Udo Steymann v Staatssecretaris van Justitie (1988) Case 196/87 is a European Union law case, concerning the free movement of workers in the European Union.

==Facts==
Udo Steymann was a German plumber working in the Netherlands. He joined the Rajneesh movement, a religious group who provided for each other's material needs through commercial activity including running a discothèque, a bar, and a launderette. He participated in the community by doing plumbing, household duties, and other activities. The community would provide for people irrespective of the activities they undertook. He applied for residence to pursue the activity but was refused. When he appealed a reference was made to the European Court of Justice (ECJ).

==Judgment==
The ECJ held that remuneration may be indirect “quid pro quo” rather than strict consideration for work i.e. work does not need to be paid for in money as long as the worker agrees to receive something else in return.

11 As regards the activities in question in this case, it appears from the documents before the Court that they consist of work carried out within and on behalf of the Bhagwan Community in connection with the Bhagwan Community' s commercial activities. It appears that such work plays a relatively important role in the way of life of the Bhagwan Community and that only in special circumstances can the members of the community avoid taking part therein. In turn, the Bhagwan Community provides for the material needs of its members, including pocket-money, irrespective of the nature and the extent of the work which they do.

12 In a case such as the one before the national court it is impossible to rule out a priori the possibility that work carried out by members of the community in question constitutes an economic activity within the meaning of Article 2 of the Treaty. In so far as the work, which aims to ensure a measure of self-sufficiency for the Bhagwan Community, constitutes an essential part of participation in that community, the services which the latter provides to its members may be regarded as being an indirect quid pro quo for their work.
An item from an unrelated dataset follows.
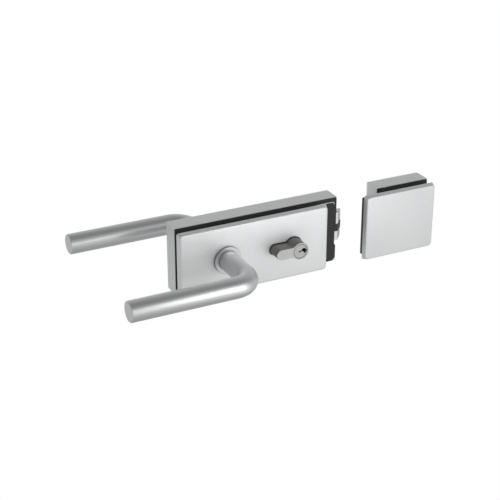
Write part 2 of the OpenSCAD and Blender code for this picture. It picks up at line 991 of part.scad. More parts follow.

13 However, it must be observed, as the Court held in its judgment of 23 March 1982 in Case 53/81 Levin v Staatssecretaris van Justitie (1982) ECR 1035, that the work must be genuine and effective and not such as to be regarded as purely marginal and ancillary. In this case the national court has held that the work was genuine and effective.
Under the Lawrie-Blum formula, the Court held that Steymann provided services of value to the community which, otherwise, would have had to be performed by another person who would have been paid; therefore, he qualified as a worker.